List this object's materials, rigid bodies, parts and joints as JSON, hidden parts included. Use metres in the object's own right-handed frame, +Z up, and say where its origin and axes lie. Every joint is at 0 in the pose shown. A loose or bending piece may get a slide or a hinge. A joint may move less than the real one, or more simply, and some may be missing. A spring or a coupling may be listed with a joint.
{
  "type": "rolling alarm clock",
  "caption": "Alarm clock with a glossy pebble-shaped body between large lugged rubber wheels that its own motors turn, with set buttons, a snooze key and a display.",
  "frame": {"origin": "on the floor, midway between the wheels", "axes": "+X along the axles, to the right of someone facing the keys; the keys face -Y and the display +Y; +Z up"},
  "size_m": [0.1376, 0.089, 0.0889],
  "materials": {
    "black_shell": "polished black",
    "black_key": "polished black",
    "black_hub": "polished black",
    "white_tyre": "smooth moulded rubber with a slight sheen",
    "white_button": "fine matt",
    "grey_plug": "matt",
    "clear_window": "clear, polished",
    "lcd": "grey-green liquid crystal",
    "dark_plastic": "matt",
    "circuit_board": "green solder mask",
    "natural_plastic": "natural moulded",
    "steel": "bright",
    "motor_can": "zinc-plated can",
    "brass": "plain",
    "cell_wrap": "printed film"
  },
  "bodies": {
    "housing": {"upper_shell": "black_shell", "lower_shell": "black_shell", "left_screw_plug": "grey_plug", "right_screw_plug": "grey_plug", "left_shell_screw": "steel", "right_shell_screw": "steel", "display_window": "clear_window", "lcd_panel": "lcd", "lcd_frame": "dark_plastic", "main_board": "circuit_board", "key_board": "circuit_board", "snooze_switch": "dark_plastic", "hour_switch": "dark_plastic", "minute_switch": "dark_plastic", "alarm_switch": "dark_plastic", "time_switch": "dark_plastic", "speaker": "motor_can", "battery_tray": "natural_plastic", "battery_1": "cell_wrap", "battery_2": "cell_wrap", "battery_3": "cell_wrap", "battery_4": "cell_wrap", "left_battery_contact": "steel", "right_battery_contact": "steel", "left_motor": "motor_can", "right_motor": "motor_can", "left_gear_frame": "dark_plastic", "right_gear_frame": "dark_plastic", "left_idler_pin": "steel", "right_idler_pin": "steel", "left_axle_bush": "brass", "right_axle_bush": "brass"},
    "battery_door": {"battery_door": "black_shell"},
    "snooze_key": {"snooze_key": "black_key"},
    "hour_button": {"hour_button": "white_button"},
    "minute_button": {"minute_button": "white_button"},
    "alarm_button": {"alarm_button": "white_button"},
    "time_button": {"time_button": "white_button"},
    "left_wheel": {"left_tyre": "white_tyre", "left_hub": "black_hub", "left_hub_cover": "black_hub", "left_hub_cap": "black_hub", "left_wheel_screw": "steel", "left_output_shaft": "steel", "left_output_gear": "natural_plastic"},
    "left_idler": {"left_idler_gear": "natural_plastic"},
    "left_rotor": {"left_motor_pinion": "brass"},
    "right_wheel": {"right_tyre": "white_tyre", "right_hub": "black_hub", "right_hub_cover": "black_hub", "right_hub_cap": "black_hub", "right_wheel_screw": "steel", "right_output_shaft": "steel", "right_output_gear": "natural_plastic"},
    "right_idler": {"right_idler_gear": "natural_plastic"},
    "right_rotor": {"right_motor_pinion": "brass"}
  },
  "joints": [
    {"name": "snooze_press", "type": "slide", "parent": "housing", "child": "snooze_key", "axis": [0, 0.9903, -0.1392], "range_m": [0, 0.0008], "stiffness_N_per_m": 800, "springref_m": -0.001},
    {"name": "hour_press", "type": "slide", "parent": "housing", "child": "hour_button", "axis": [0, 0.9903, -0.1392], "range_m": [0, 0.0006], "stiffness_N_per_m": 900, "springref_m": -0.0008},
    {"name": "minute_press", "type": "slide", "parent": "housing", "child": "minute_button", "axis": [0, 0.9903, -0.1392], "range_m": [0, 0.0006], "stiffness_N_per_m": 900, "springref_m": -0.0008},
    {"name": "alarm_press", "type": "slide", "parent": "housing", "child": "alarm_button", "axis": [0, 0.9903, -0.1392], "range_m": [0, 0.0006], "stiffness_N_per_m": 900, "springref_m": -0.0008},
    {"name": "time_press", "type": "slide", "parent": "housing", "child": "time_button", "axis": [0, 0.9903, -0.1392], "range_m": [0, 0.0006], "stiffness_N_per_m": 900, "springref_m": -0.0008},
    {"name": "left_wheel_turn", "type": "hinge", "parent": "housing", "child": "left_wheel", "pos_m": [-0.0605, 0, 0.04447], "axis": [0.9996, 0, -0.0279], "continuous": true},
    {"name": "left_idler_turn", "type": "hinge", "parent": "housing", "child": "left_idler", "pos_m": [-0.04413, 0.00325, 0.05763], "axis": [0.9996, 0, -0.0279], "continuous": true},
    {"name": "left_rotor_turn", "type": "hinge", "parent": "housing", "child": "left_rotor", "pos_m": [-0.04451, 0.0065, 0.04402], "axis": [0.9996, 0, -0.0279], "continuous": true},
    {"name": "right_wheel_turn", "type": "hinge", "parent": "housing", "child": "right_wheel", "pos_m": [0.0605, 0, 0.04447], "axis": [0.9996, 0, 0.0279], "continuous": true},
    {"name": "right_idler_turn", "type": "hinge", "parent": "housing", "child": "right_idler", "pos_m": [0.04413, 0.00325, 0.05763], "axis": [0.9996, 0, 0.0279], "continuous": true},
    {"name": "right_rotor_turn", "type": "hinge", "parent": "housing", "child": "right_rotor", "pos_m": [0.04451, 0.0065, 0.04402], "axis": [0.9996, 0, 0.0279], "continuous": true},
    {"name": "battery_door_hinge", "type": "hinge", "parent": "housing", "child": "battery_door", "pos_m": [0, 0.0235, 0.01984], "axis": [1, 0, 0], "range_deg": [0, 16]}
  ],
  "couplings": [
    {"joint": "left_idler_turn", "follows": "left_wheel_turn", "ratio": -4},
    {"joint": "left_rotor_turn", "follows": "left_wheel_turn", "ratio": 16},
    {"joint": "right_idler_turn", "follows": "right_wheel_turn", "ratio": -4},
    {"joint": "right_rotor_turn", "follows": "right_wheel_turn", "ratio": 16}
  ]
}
********
## Problem requirements
Go through the material above line by line and copy it exactly.

## Answer to the exercise
List this object's materials, rigid bodies, parts and joints as JSON, hidden parts included. Use metres in the object's own right-handed frame, +Z up, and say where its origin and axes lie. Every joint is at 0 in the pose shown. A loose or bending piece may get a slide or a hinge. A joint may move less than the real one, or more simply, and some may be missing. A spring or a coupling may be listed with a joint.
{
  "type": "rolling alarm clock",
  "caption": "Alarm clock with a glossy pebble-shaped body between large lugged rubber wheels that its own motors turn, with set buttons, a snooze key and a display.",
  "frame": {"origin": "on the floor, midway between the wheels", "axes": "+X along the axles, to the right of someone facing the keys; the keys face -Y and the display +Y; +Z up"},
  "size_m": [0.1376, 0.089, 0.0889],
  "materials": {
    "black_shell": "polished black",
    "black_key": "polished black",
    "black_hub": "polished black",
    "white_tyre": "smooth moulded rubber with a slight sheen",
    "white_button": "fine matt",
    "grey_plug": "matt",
    "clear_window": "clear, polished",
    "lcd": "grey-green liquid crystal",
    "dark_plastic": "matt",
    "circuit_board": "green solder mask",
    "natural_plastic": "natural moulded",
    "steel": "bright",
    "motor_can": "zinc-plated can",
    "brass": "plain",
    "cell_wrap": "printed film"
  },
  "bodies": {
    "housing": {"upper_shell": "black_shell", "lower_shell": "black_shell", "left_screw_plug": "grey_plug", "right_screw_plug": "grey_plug", "left_shell_screw": "steel", "right_shell_screw": "steel", "display_window": "clear_window", "lcd_panel": "lcd", "lcd_frame": "dark_plastic", "main_board": "circuit_board", "key_board": "circuit_board", "snooze_switch": "dark_plastic", "hour_switch": "dark_plastic", "minute_switch": "dark_plastic", "alarm_switch": "dark_plastic", "time_switch": "dark_plastic", "speaker": "motor_can", "battery_tray": "natural_plastic", "battery_1": "cell_wrap", "battery_2": "cell_wrap", "battery_3": "cell_wrap", "battery_4": "cell_wrap", "left_battery_contact": "steel", "right_battery_contact": "steel", "left_motor": "motor_can", "right_motor": "motor_can", "left_gear_frame": "dark_plastic", "right_gear_frame": "dark_plastic", "left_idler_pin": "steel", "right_idler_pin": "steel", "left_axle_bush": "brass", "right_axle_bush": "brass"},
    "battery_door": {"battery_door": "black_shell"},
    "snooze_key": {"snooze_key": "black_key"},
    "hour_button": {"hour_button": "white_button"},
    "minute_button": {"minute_button": "white_button"},
    "alarm_button": {"alarm_button": "white_button"},
    "time_button": {"time_button": "white_button"},
    "left_wheel": {"left_tyre": "white_tyre", "left_hub": "black_hub", "left_hub_cover": "black_hub", "left_hub_cap": "black_hub", "left_wheel_screw": "steel", "left_output_shaft": "steel", "left_output_gear": "natural_plastic"},
    "left_idler": {"left_idler_gear": "natural_plastic"},
    "left_rotor": {"left_motor_pinion": "brass"},
    "right_wheel": {"right_tyre": "white_tyre", "right_hub": "black_hub", "right_hub_cover": "black_hub", "right_hub_cap": "black_hub", "right_wheel_screw": "steel", "right_output_shaft": "steel", "right_output_gear": "natural_plastic"},
    "right_idler": {"right_idler_gear": "natural_plastic"},
    "right_rotor": {"right_motor_pinion": "brass"}
  },
  "joints": [
    {"name": "snooze_press", "type": "slide", "parent": "housing", "child": "snooze_key", "axis": [0, 0.9903, -0.1392], "range_m": [0, 0.0008], "stiffness_N_per_m": 800, "springref_m": -0.001},
    {"name": "hour_press", "type": "slide", "parent": "housing", "child": "hour_button", "axis": [0, 0.9903, -0.1392], "range_m": [0, 0.0006], "stiffness_N_per_m": 900, "springref_m": -0.0008},
    {"name": "minute_press", "type": "slide", "parent": "housing", "child": "minute_button", "axis": [0, 0.9903, -0.1392], "range_m": [0, 0.0006], "stiffness_N_per_m": 900, "springref_m": -0.0008},
    {"name": "alarm_press", "type": "slide", "parent": "housing", "child": "alarm_button", "axis": [0, 0.9903, -0.1392], "range_m": [0, 0.0006], "stiffness_N_per_m": 900, "springref_m": -0.0008},
    {"name": "time_press", "type": "slide", "parent": "housing", "child": "time_button", "axis": [0, 0.9903, -0.1392], "range_m": [0, 0.0006], "stiffness_N_per_m": 900, "springref_m": -0.0008},
    {"name": "left_wheel_turn", "type": "hinge", "parent": "housing", "child": "left_wheel", "pos_m": [-0.0605, 0, 0.04447], "axis": [0.9996, 0, -0.0279], "continuous": true},
    {"name": "left_idler_turn", "type": "hinge", "parent": "housing", "child": "left_idler", "pos_m": [-0.04413, 0.00325, 0.05763], "axis": [0.9996, 0, -0.0279], "continuous": true},
    {"name": "left_rotor_turn", "type": "hinge", "parent": "housing", "child": "left_rotor", "pos_m": [-0.04451, 0.0065, 0.04402], "axis": [0.9996, 0, -0.0279], "continuous": true},
    {"name": "right_wheel_turn", "type": "hinge", "parent": "housing", "child": "right_wheel", "pos_m": [0.0605, 0, 0.04447], "axis": [0.9996, 0, 0.0279], "continuous": true},
    {"name": "right_idler_turn", "type": "hinge", "parent": "housing", "child": "right_idler", "pos_m": [0.04413, 0.00325, 0.05763], "axis": [0.9996, 0, 0.0279], "continuous": true},
    {"name": "right_rotor_turn", "type": "hinge", "parent": "housing", "child": "right_rotor", "pos_m": [0.04451, 0.0065, 0.04402], "axis": [0.9996, 0, 0.0279], "continuous": true},
    {"name": "battery_door_hinge", "type": "hinge", "parent": "housing", "child": "battery_door", "pos_m": [0, 0.0235, 0.01984], "axis": [1, 0, 0], "range_deg": [0, 16]}
  ],
  "couplings": [
    {"joint": "left_idler_turn", "follows": "left_wheel_turn", "ratio": -4},
    {"joint": "left_rotor_turn", "follows": "left_wheel_turn", "ratio": 16},
    {"joint": "right_idler_turn", "follows": "right_wheel_turn", "ratio": -4},
    {"joint": "right_rotor_turn", "follows": "right_wheel_turn", "ratio": 16}
  ]
}